Le langage est cette aptitude que nous avons d’élaborer des énoncés en utilisant un certain système de signes ; nous disons quelque chose, sur un objet quelconque, en utilisant des mots, des symboles, c’est-à-dire des signes dont nous connaissons les lois qui régissent leurs relations.

Dans notre usage courant de la langue, il y a ainsi une grammaire, un vocabulaire, voire une syntaxe, dont nous avons une connaissance suffisante pour dire quelque chose en le comprenant, et le destiner à quelqu’un d’autre qui, possédant les mêmes compétences que nous, le comprend.

L’usage du langage, dans le cadre des mathématiques, présente précisément plusieurs caractéristiques, dont on peut penser qu’elles sont à l’origine des difficultés des élèves. Les mathématiques ont une apparence qui les rend étrangères, à première vue du moins, à l’usage courant que nous avons du langage.

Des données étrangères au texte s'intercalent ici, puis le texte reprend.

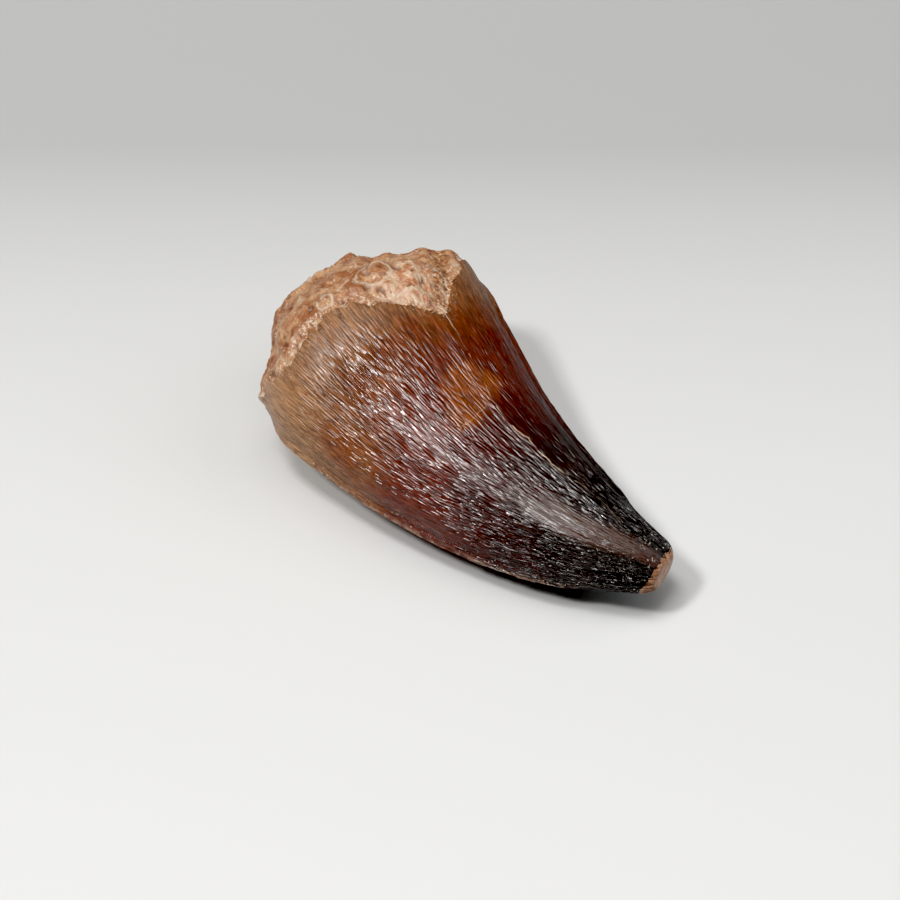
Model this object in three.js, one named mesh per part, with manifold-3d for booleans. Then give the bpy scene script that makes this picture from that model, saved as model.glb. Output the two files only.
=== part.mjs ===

On y trouve des mots, mais les énoncés verbaux prennent moins de place que les symboles ; une page de mathématiques peut produire une impression d’étrangeté encore plus forte que celle produite par une page d’un texte en langue étrangère.

Au moins la langue étrangère laisse deviner qu’il y a bien des mots, avec des distinctions, des séparations, voire une ponctuation ; quand on dit que les mathématiques sont « du chinois », c’est que même les symboles ont une autre forme que les lettres que nous utilisons dans notre langue.

De là, il paraît intéressant de considérer plusieurs dimensions de ce langage mathématique, par rapport à l’usage habituel que nous faisons de la langue.

1 – L’usage des mots en mathématiques et dans la langue courante.

a – repérage d’expressions comme : fonction, hypothèse, sommet, droite, point, ligne, figure, inconnue, démonstration, conclusion, problème, solution, repère, nécessaire, suffisant, etc. b – comprendre un terme mathématique : se défaire de sa signification courante — « sommet », « hypothèse », « figure », etc. c – étude de la forme prise par une définition mathématique ; établir les différences par rapport à la définition d’un mot dans le dictionnaire.

2 – La question de la réalité des objets mathématiques.

a – ce qui distingue un objet matériel désigné par un mot de la langue courante, et un objet mathématique. b – le problème de la représentation mathématique ; quelle valeur accorder à une telle représentation physique, de ce qui n’a pas d’existence matérielle. c – la notion d’image en mathématiques ; doit-on la penser comme vérification, confirmation, figuration, etc., d’une équation.

3 – Le problème de la vérité en mathématiques.

a – réfléchir sur la possibilité de commettre des erreurs dans le raisonnement mathématique ; qu’est-ce qu’une erreur, si elle n’est pas simple erreur d’inattention. b – la vérité d’un énoncé de la langue courante : adéquation à une réalité observable ; la vérité logique d’un énoncé en mathématiques. c – aborder la question du statut des énoncés tels que « axiomes », « théorèmes » ; dégager les enseignements qu’on peut en tirer à propos de la vérité formelle, propre aux mathématiques et à la logique. __

Mouvement et repos

Ce qui caractérise la réflexion de la physique moderne sur les notions de mouvement et de repos, c’est que ces deux entités sont les objets mêmes de la science : il n’est pas question du mouvement de tel objet, ou du repos de tel autre.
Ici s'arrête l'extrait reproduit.